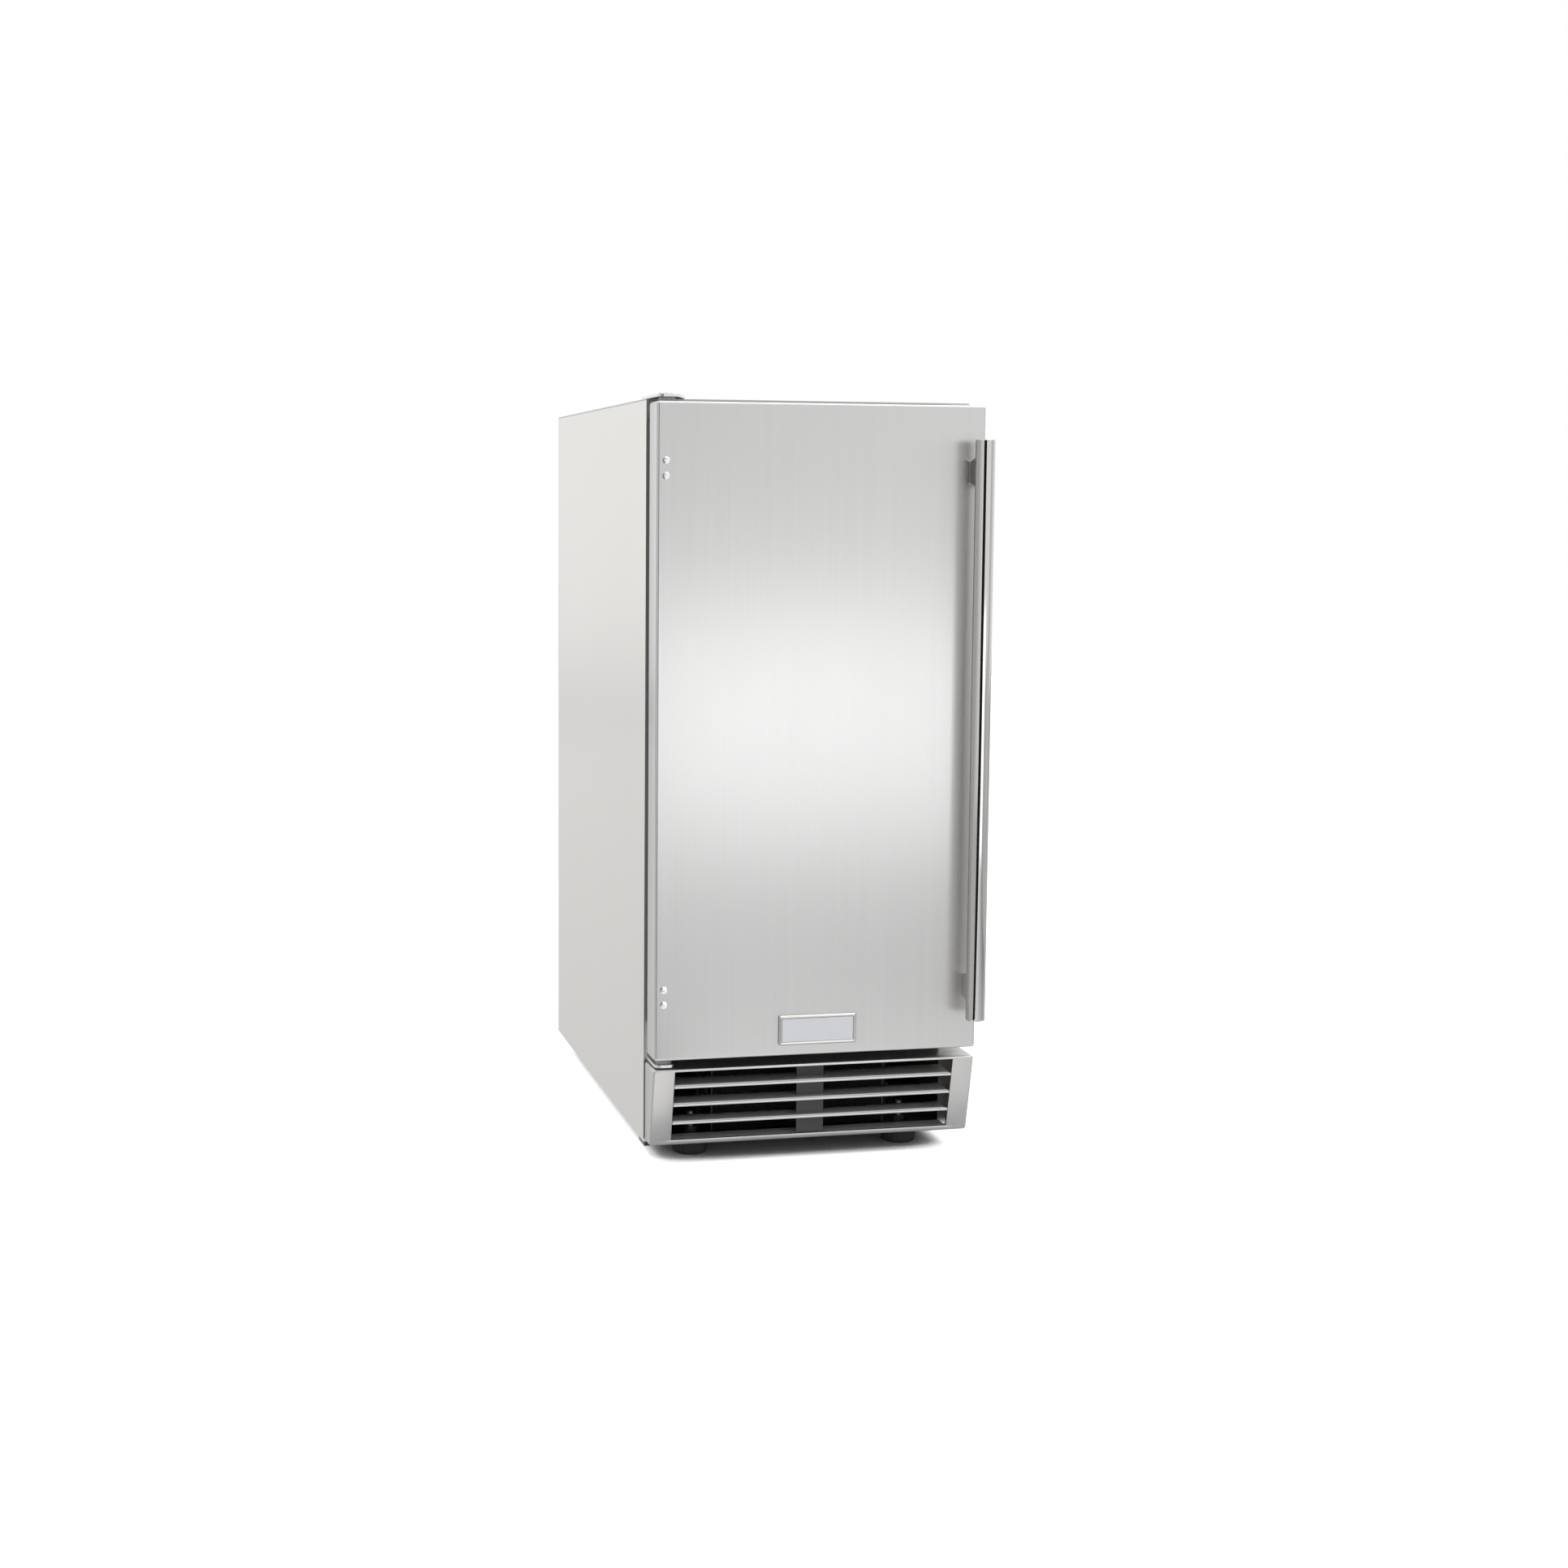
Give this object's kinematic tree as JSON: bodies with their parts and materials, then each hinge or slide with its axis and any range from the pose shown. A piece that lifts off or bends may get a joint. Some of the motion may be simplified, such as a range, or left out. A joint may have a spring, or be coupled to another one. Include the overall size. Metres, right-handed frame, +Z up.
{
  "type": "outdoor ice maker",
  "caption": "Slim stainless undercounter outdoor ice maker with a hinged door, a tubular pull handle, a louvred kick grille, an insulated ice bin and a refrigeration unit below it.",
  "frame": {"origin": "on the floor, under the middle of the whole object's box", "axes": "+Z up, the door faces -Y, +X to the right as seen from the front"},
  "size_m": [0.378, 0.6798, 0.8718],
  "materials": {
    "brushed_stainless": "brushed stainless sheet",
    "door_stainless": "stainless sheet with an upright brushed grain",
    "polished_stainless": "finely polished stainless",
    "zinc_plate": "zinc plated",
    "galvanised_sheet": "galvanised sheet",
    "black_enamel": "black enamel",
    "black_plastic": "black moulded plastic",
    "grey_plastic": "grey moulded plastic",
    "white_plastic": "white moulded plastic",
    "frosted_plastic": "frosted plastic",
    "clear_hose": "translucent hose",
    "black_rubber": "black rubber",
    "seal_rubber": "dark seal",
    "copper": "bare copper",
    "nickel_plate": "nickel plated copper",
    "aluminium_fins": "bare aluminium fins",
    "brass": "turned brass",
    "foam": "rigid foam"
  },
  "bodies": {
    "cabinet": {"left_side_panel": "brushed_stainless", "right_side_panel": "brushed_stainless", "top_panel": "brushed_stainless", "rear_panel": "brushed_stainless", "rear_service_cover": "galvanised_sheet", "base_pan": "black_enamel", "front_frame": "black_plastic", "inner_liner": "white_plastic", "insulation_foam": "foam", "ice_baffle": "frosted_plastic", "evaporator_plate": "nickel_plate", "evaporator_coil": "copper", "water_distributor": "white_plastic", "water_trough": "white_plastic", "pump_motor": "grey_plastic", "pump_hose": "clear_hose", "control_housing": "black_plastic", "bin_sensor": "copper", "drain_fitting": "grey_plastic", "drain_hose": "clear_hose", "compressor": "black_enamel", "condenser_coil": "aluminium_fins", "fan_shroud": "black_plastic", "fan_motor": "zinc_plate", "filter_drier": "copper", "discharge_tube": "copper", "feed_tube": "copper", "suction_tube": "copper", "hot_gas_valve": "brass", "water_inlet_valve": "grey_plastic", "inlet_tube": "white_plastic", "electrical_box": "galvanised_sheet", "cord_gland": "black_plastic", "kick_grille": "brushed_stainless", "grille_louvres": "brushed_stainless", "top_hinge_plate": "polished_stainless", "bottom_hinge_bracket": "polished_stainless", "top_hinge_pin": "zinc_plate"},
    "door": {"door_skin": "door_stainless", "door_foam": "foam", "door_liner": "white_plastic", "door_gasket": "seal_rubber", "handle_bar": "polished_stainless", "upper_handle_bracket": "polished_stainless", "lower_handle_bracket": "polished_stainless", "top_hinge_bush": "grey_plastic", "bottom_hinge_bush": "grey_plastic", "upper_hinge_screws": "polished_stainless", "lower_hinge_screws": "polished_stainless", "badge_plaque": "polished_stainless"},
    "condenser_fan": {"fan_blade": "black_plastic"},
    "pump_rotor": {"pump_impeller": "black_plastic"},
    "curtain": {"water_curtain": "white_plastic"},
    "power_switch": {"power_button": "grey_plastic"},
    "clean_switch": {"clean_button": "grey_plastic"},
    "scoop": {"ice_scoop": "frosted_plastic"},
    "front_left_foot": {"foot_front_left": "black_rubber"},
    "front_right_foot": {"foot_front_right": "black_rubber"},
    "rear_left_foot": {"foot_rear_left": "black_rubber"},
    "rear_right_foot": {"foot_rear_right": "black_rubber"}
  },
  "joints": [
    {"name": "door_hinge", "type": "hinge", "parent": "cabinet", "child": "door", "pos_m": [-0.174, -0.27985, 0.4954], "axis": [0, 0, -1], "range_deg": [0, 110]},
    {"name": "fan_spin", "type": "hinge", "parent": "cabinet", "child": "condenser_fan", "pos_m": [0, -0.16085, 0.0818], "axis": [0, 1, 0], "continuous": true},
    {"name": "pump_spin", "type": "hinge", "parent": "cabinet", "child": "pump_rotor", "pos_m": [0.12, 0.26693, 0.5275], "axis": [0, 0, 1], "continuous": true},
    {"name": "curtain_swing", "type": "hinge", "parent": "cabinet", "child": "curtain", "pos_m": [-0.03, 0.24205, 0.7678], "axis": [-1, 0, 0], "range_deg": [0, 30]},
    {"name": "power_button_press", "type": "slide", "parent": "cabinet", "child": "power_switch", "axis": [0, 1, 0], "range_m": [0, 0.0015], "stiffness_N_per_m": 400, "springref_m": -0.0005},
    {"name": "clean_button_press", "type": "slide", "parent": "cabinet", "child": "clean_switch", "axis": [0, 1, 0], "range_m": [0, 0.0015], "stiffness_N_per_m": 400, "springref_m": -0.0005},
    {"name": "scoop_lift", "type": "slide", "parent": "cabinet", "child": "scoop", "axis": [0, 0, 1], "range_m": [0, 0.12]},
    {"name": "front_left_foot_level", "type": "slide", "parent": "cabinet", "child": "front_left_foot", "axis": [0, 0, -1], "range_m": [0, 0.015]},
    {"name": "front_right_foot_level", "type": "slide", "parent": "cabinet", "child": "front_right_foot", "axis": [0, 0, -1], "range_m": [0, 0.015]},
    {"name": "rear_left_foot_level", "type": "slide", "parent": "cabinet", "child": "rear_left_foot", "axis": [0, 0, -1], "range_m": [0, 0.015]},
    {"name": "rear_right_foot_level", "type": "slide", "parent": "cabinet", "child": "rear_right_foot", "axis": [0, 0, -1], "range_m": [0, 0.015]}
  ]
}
★ ★ ★ ★ ★ ★ ★
» What the task asks:
Write the material out again word for word.

» Correct response:
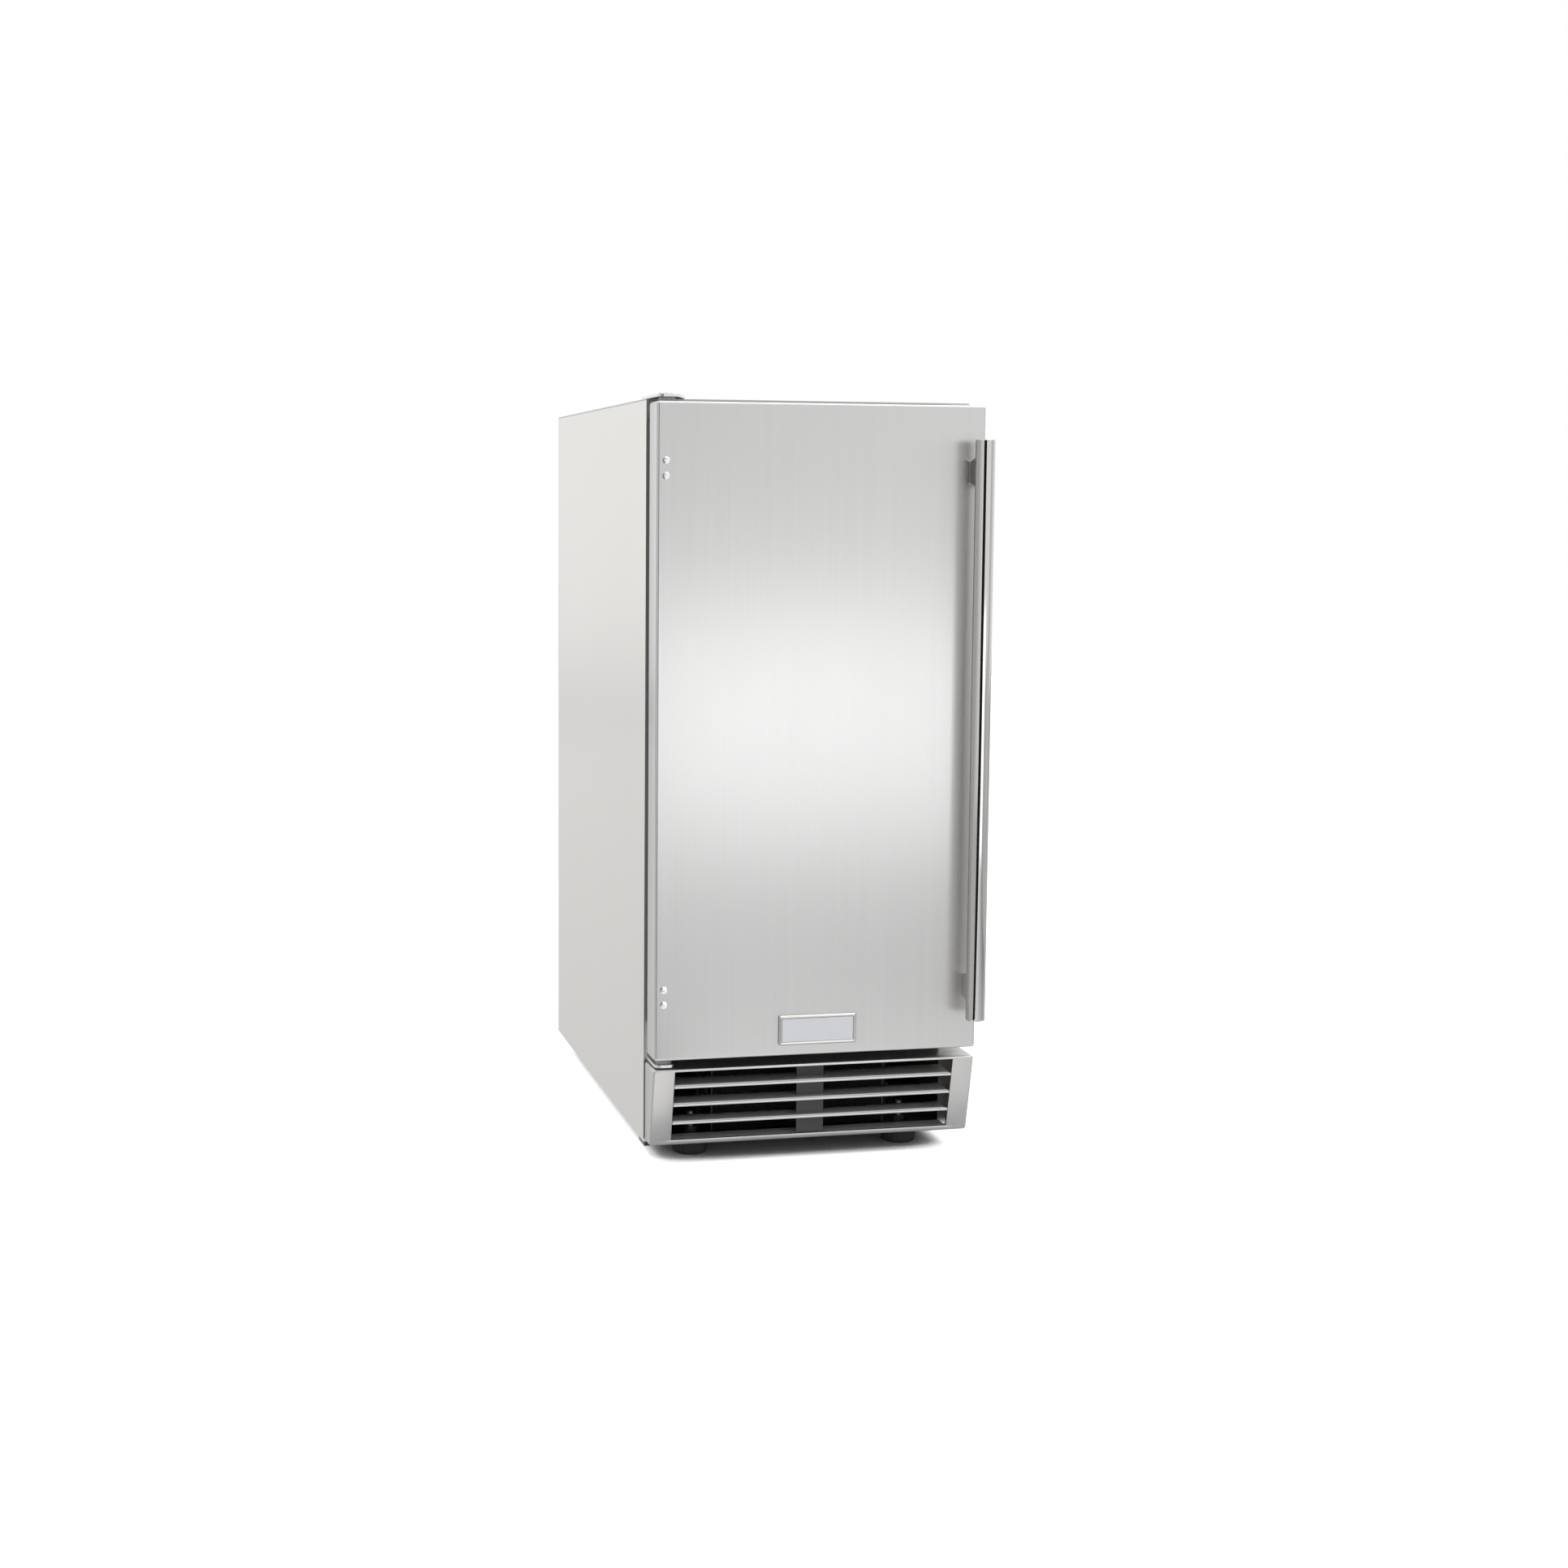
Give this object's kinematic tree as JSON: bodies with their parts and materials, then each hinge or slide with its axis and any range from the pose shown. A piece that lifts off or bends may get a joint. Some of the motion may be simplified, such as a range, or left out. A joint may have a spring, or be coupled to another one. Include the overall size. Metres, right-handed frame, +Z up.
{
  "type": "outdoor ice maker",
  "caption": "Slim stainless undercounter outdoor ice maker with a hinged door, a tubular pull handle, a louvred kick grille, an insulated ice bin and a refrigeration unit below it.",
  "frame": {"origin": "on the floor, under the middle of the whole object's box", "axes": "+Z up, the door faces -Y, +X to the right as seen from the front"},
  "size_m": [0.378, 0.6798, 0.8718],
  "materials": {
    "brushed_stainless": "brushed stainless sheet",
    "door_stainless": "stainless sheet with an upright brushed grain",
    "polished_stainless": "finely polished stainless",
    "zinc_plate": "zinc plated",
    "galvanised_sheet": "galvanised sheet",
    "black_enamel": "black enamel",
    "black_plastic": "black moulded plastic",
    "grey_plastic": "grey moulded plastic",
    "white_plastic": "white moulded plastic",
    "frosted_plastic": "frosted plastic",
    "clear_hose": "translucent hose",
    "black_rubber": "black rubber",
    "seal_rubber": "dark seal",
    "copper": "bare copper",
    "nickel_plate": "nickel plated copper",
    "aluminium_fins": "bare aluminium fins",
    "brass": "turned brass",
    "foam": "rigid foam"
  },
  "bodies": {
    "cabinet": {"left_side_panel": "brushed_stainless", "right_side_panel": "brushed_stainless", "top_panel": "brushed_stainless", "rear_panel": "brushed_stainless", "rear_service_cover": "galvanised_sheet", "base_pan": "black_enamel", "front_frame": "black_plastic", "inner_liner": "white_plastic", "insulation_foam": "foam", "ice_baffle": "frosted_plastic", "evaporator_plate": "nickel_plate", "evaporator_coil": "copper", "water_distributor": "white_plastic", "water_trough": "white_plastic", "pump_motor": "grey_plastic", "pump_hose": "clear_hose", "control_housing": "black_plastic", "bin_sensor": "copper", "drain_fitting": "grey_plastic", "drain_hose": "clear_hose", "compressor": "black_enamel", "condenser_coil": "aluminium_fins", "fan_shroud": "black_plastic", "fan_motor": "zinc_plate", "filter_drier": "copper", "discharge_tube": "copper", "feed_tube": "copper", "suction_tube": "copper", "hot_gas_valve": "brass", "water_inlet_valve": "grey_plastic", "inlet_tube": "white_plastic", "electrical_box": "galvanised_sheet", "cord_gland": "black_plastic", "kick_grille": "brushed_stainless", "grille_louvres": "brushed_stainless", "top_hinge_plate": "polished_stainless", "bottom_hinge_bracket": "polished_stainless", "top_hinge_pin": "zinc_plate"},
    "door": {"door_skin": "door_stainless", "door_foam": "foam", "door_liner": "white_plastic", "door_gasket": "seal_rubber", "handle_bar": "polished_stainless", "upper_handle_bracket": "polished_stainless", "lower_handle_bracket": "polished_stainless", "top_hinge_bush": "grey_plastic", "bottom_hinge_bush": "grey_plastic", "upper_hinge_screws": "polished_stainless", "lower_hinge_screws": "polished_stainless", "badge_plaque": "polished_stainless"},
    "condenser_fan": {"fan_blade": "black_plastic"},
    "pump_rotor": {"pump_impeller": "black_plastic"},
    "curtain": {"water_curtain": "white_plastic"},
    "power_switch": {"power_button": "grey_plastic"},
    "clean_switch": {"clean_button": "grey_plastic"},
    "scoop": {"ice_scoop": "frosted_plastic"},
    "front_left_foot": {"foot_front_left": "black_rubber"},
    "front_right_foot": {"foot_front_right": "black_rubber"},
    "rear_left_foot": {"foot_rear_left": "black_rubber"},
    "rear_right_foot": {"foot_rear_right": "black_rubber"}
  },
  "joints": [
    {"name": "door_hinge", "type": "hinge", "parent": "cabinet", "child": "door", "pos_m": [-0.174, -0.27985, 0.4954], "axis": [0, 0, -1], "range_deg": [0, 110]},
    {"name": "fan_spin", "type": "hinge", "parent": "cabinet", "child": "condenser_fan", "pos_m": [0, -0.16085, 0.0818], "axis": [0, 1, 0], "continuous": true},
    {"name": "pump_spin", "type": "hinge", "parent": "cabinet", "child": "pump_rotor", "pos_m": [0.12, 0.26693, 0.5275], "axis": [0, 0, 1], "continuous": true},
    {"name": "curtain_swing", "type": "hinge", "parent": "cabinet", "child": "curtain", "pos_m": [-0.03, 0.24205, 0.7678], "axis": [-1, 0, 0], "range_deg": [0, 30]},
    {"name": "power_button_press", "type": "slide", "parent": "cabinet", "child": "power_switch", "axis": [0, 1, 0], "range_m": [0, 0.0015], "stiffness_N_per_m": 400, "springref_m": -0.0005},
    {"name": "clean_button_press", "type": "slide", "parent": "cabinet", "child": "clean_switch", "axis": [0, 1, 0], "range_m": [0, 0.0015], "stiffness_N_per_m": 400, "springref_m": -0.0005},
    {"name": "scoop_lift", "type": "slide", "parent": "cabinet", "child": "scoop", "axis": [0, 0, 1], "range_m": [0, 0.12]},
    {"name": "front_left_foot_level", "type": "slide", "parent": "cabinet", "child": "front_left_foot", "axis": [0, 0, -1], "range_m": [0, 0.015]},
    {"name": "front_right_foot_level", "type": "slide", "parent": "cabinet", "child": "front_right_foot", "axis": [0, 0, -1], "range_m": [0, 0.015]},
    {"name": "rear_left_foot_level", "type": "slide", "parent": "cabinet", "child": "rear_left_foot", "axis": [0, 0, -1], "range_m": [0, 0.015]},
    {"name": "rear_right_foot_level", "type": "slide", "parent": "cabinet", "child": "rear_right_foot", "axis": [0, 0, -1], "range_m": [0, 0.015]}
  ]
}